Benchmarks and targets should be linked to investment objectives and should include measures of correlation to the existing portfolio, downside risk and a qualitative assessment of the fund of funds manager's due diligence, manager monitoring and reporting.
HW: With funds of hedge funds monitoring increasingly large institutional portfolios, is there a case for monitoring the funds of hedge funds too?
Oxley: Yes, we are very closely monitored by our institutional clients and consultants often play an important role here too. Monitoring should include a good deal of qualitative assessment (changes to people and processes, how the business is developing, conflicts of interest, quality of manager due diligence and risk management).
I think that the kind of performance league tables that you see in the mutual funds world are interesting but dangerous if they are the only monitoring tool being used.
HW: There is a view that the rapid growth of the funds of hedge funds must lead to capacity problems across the market, with more players trawling the same pool of talent - what are the implications for funds of hedge funds and their institutional clients?
Oxley: I would question whether it is the same pool of talent. New hedge funds and hedge fund managers emerge all the time, many of these new managers have pedigrees working with other hedge funds and there continues to be a flow of skilled people from the long-only world and the proprietary trading desks of banks.
We believe that it is going to be increasingly important for funds of funds to identify and access skilled managers early. We have capacity to grow with our existing manager pool and we invest early in managers. The "wall of money" that some predicted would flow from institutions and overwhelm the industry has not materialised.
Institutional investors are investing in hedge funds but my feeling is that it is a steadily increasing flow that will be spread widely of a large number of managers through multiple funds of fund relationships.
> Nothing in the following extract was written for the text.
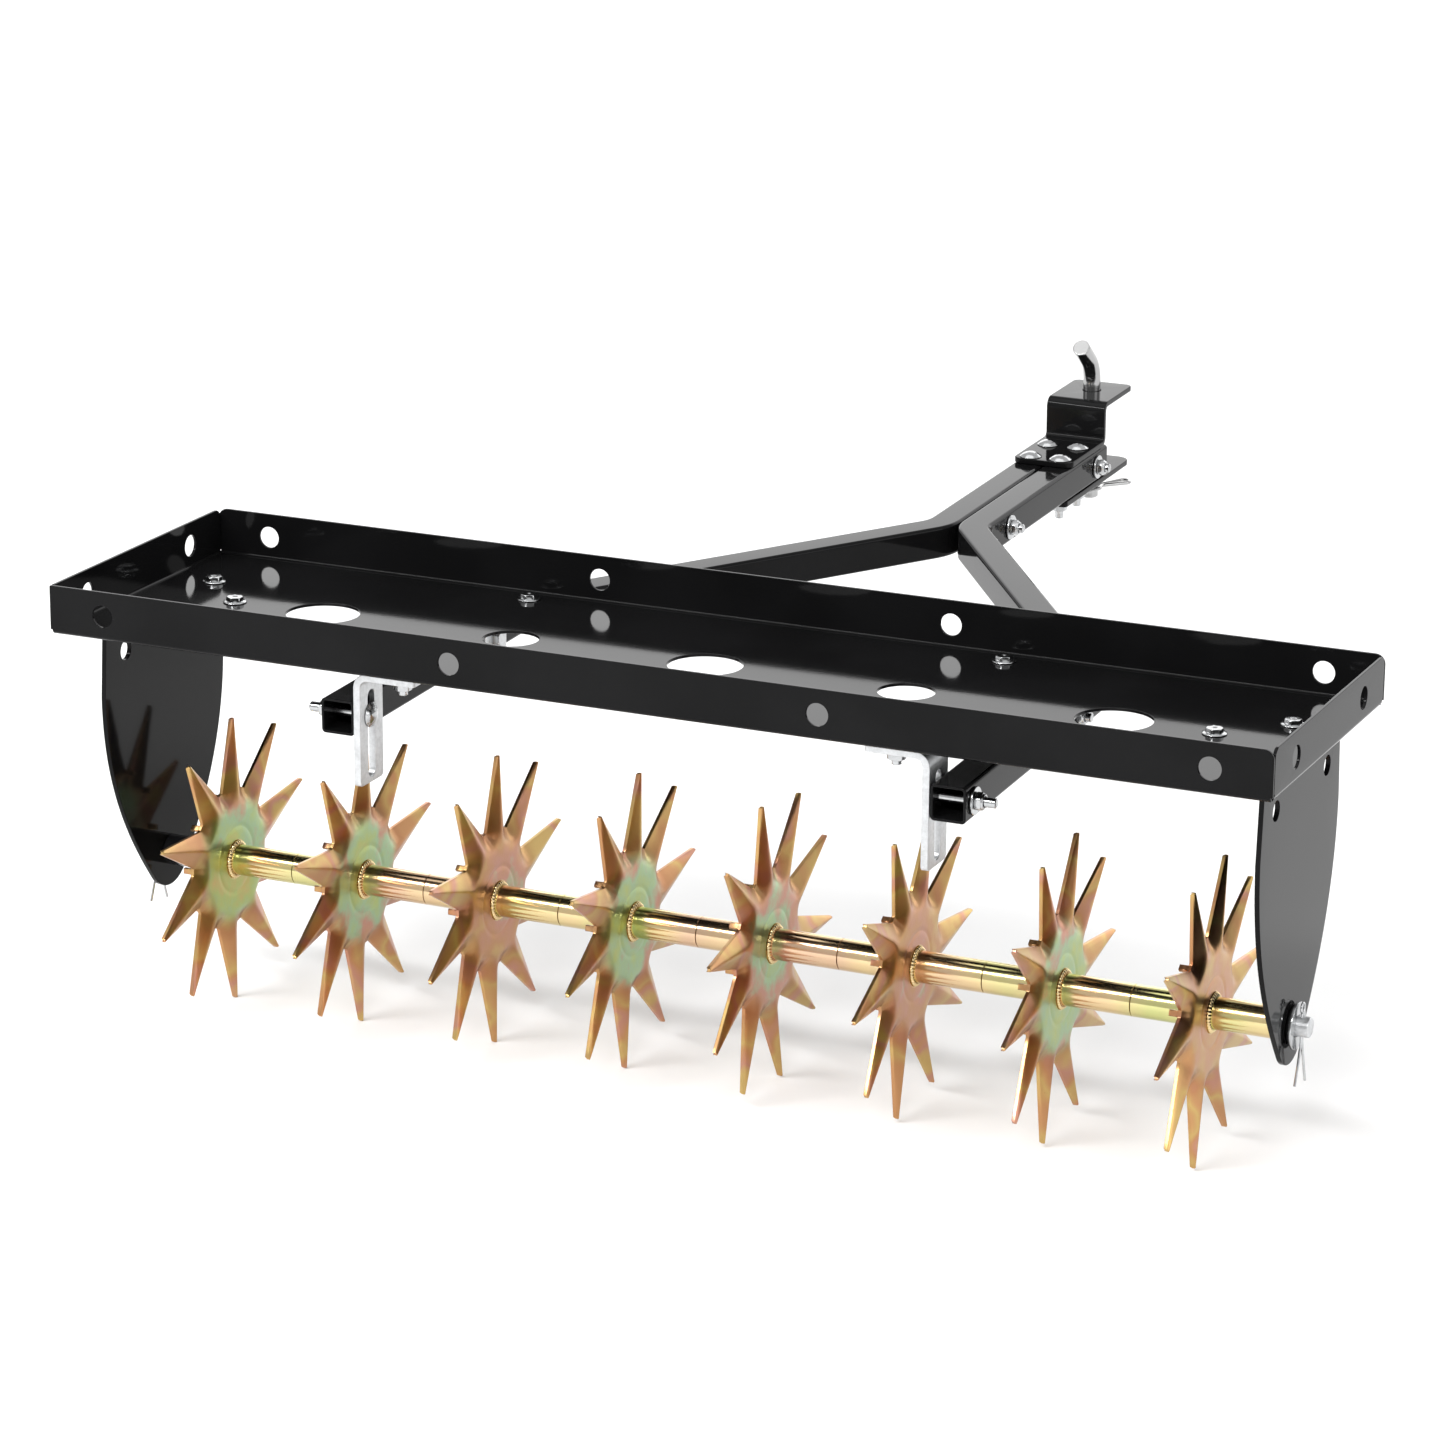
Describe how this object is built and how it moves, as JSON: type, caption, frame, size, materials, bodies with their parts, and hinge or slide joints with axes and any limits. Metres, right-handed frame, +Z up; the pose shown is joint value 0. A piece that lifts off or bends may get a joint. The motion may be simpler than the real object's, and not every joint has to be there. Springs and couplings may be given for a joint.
{
  "type": "tow-behind spike aerator",
  "caption": "Tow-behind lawn spike aerator: pointed star wheels on an axle under a shallow steel weight tray, with a bent A-frame tow bar and a clevis pin hitch.",
  "frame": {"origin": "middle of the footprint, on the ground under the star wheels", "axes": "+X to the right across the tray, +Y forward along the tow bars, +Z up"},
  "size_m": [1.016, 1.051, 0.4292],
  "materials": {
    "black_powder_coat": "gloss black powder coat on sheet and tube steel",
    "bright_zinc": "bright zinc plate, soft streaked reflections",
    "zinc_fastener": "bright zinc plate on pressed and rolled fasteners",
    "yellow_zinc": "yellow chromate zinc plate, gold with green and pink bloom",
    "chrome_pin": "polished plate, near mirror",
    "black_nylon": "moulded black nylon"
  },
  "bodies": {
    "frame": {"weight_tray": "black_powder_coat", "side_plate_left": "black_powder_coat", "side_plate_right": "black_powder_coat", "axle_bush_left": "black_nylon", "axle_bush_right": "black_nylon", "lift_strap_left": "bright_zinc", "lift_strap_right": "bright_zinc", "hinge_bracket_left": "bright_zinc", "hinge_bracket_right": "bright_zinc", "hinge_bolt_left": "zinc_fastener", "hinge_bolt_right": "zinc_fastener", "hinge_nut_left": "zinc_fastener", "hinge_nut_right": "zinc_fastener", "plate_bolt_left_1": "zinc_fastener", "plate_bolt_left_2": "zinc_fastener", "plate_bolt_right_1": "zinc_fastener", "plate_bolt_right_2": "zinc_fastener", "strap_bolt_left": "zinc_fastener", "strap_bolt_right": "zinc_fastener", "bracket_bolt_left": "zinc_fastener", "bracket_bolt_right": "zinc_fastener"},
    "axle": {"axle": "bright_zinc", "axle_washer_left": "bright_zinc", "axle_washer_right": "bright_zinc", "cotter_pin_left": "bright_zinc", "cotter_pin_right": "bright_zinc"},
    "star_1": {"star_wheel_1": "yellow_zinc"},
    "star_2": {"star_wheel_2": "yellow_zinc"},
    "star_3": {"star_wheel_3": "yellow_zinc"},
    "star_4": {"star_wheel_4": "yellow_zinc"},
    "star_5": {"star_wheel_5": "yellow_zinc"},
    "star_6": {"star_wheel_6": "yellow_zinc"},
    "star_7": {"star_wheel_7": "yellow_zinc"},
    "star_8": {"star_wheel_8": "yellow_zinc"},
    "tongue": {"tow_bar_left": "black_powder_coat", "tow_bar_right": "black_powder_coat", "slot_bolt_left": "zinc_fastener", "slot_bolt_right": "zinc_fastener", "slot_washer_left": "zinc_fastener", "slot_washer_right": "zinc_fastener", "slot_nut_left": "zinc_fastener", "slot_nut_right": "zinc_fastener", "clamp_bolt_1": "zinc_fastener", "clamp_bolt_2": "zinc_fastener", "clamp_washer_1": "zinc_fastener", "clamp_washer_2": "zinc_fastener", "clamp_nut_1": "zinc_fastener", "clamp_nut_2": "zinc_fastener", "hitch_bolt_left_1": "zinc_fastener", "hitch_bolt_left_2": "zinc_fastener", "hitch_bolt_right_1": "zinc_fastener", "hitch_bolt_right_2": "zinc_fastener", "hitch_nut_left_1": "zinc_fastener", "hitch_nut_left_2": "zinc_fastener", "hitch_nut_right_1": "zinc_fastener", "hitch_nut_right_2": "zinc_fastener", "hitch_upper_bracket": "black_powder_coat", "hitch_lower_plate": "black_powder_coat"},
    "hitch_pin": {"hitch_pin": "chrome_pin"},
    "hitch_clip": {"hitch_clip": "bright_zinc"}
  },
  "joints": [
    {"name": "axle_spin", "type": "hinge", "parent": "frame", "child": "axle", "pos_m": [0, -0.38946, 0.12098], "axis": [1, 0, 0], "continuous": true},
    {"name": "star_1_spin", "type": "hinge", "parent": "axle", "child": "star_1", "pos_m": [0, -0.38946, 0.12098], "axis": [1, 0, 0], "continuous": true},
    {"name": "star_2_spin", "type": "hinge", "parent": "axle", "child": "star_2", "pos_m": [0, -0.38946, 0.12098], "axis": [1, 0, 0], "continuous": true},
    {"name": "star_3_spin", "type": "hinge", "parent": "axle", "child": "star_3", "pos_m": [0, -0.38946, 0.12098], "axis": [1, 0, 0], "continuous": true},
    {"name": "star_4_spin", "type": "hinge", "parent": "axle", "child": "star_4", "pos_m": [0, -0.38946, 0.12098], "axis": [1, 0, 0], "continuous": true},
    {"name": "star_5_spin", "type": "hinge", "parent": "axle", "child": "star_5", "pos_m": [0, -0.38946, 0.12098], "axis": [1, 0, 0], "continuous": true},
    {"name": "star_6_spin", "type": "hinge", "parent": "axle", "child": "star_6", "pos_m": [0, -0.38946, 0.12098], "axis": [1, 0, 0], "continuous": true},
    {"name": "star_7_spin", "type": "hinge", "parent": "axle", "child": "star_7", "pos_m": [0, -0.38946, 0.12098], "axis": [1, 0, 0], "continuous": true},
    {"name": "star_8_spin", "type": "hinge", "parent": "axle", "child": "star_8", "pos_m": [0, -0.38946, 0.12098], "axis": [1, 0, 0], "continuous": true},
    {"name": "tongue_tilt", "type": "hinge", "parent": "frame", "child": "tongue", "pos_m": [0, -0.27746, 0.30488], "axis": [1, 0, 0], "range_deg": [-3.6, 8]},
    {"name": "hitch_pin_turn", "type": "hinge", "parent": "tongue", "child": "hitch_pin", "pos_m": [0, 0.48639, 0.32021], "axis": [0, -0.0201, 0.9998], "continuous": true},
    {"name": "clip_pull", "type": "slide", "parent": "hitch_pin", "child": "hitch_clip", "axis": [0.4695, 0.8828, 0.0177], "range_m": [0, 0.03]}
  ]
}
Another interesting trend is that hedge funds are becoming more choosy about types of investors, in general they like institutional assets and we have seen cases where closed hedge funds are finding space for institutional assets by removing other clients.
Institutions should be aware, however, that some funds of funds may be growing too rapidly to effectively invest their capital - controlling growth and spending time early on with new managers are critical to success.
HW: What is PAAMCO bringing to the European market?
Oxley: PAAMCO has opened in Europe for two reasons: To continue to find new hedge fund opportunities here and to develop relationships with European institutional investors.
PAAMCO manages some USD 2.7bn in multi-manager hedge fund portfolios over 90% of which is for institutional investors. Half of our client assets are from pension funds. We specialise in creating customised portfolios of hedge funds for these large institutional clients.
We are a partnership and an investment-led organisation - two thirds of our people work in investment management functions.
Our investment methodology is based on a sector specialist approach where each Managing Director has both the responsibility and accountability for specific hedge fund sectors. This means we have high-level, in-depth knowledge of our managers, and particularly broad coverage over many of the newer hedge funds.
In Europe there is a clear trend for large institutions to invest in hedge funds through funds of funds. Our approach and our understanding of institutional investors' needs, will, I believe, appeal to this growing market.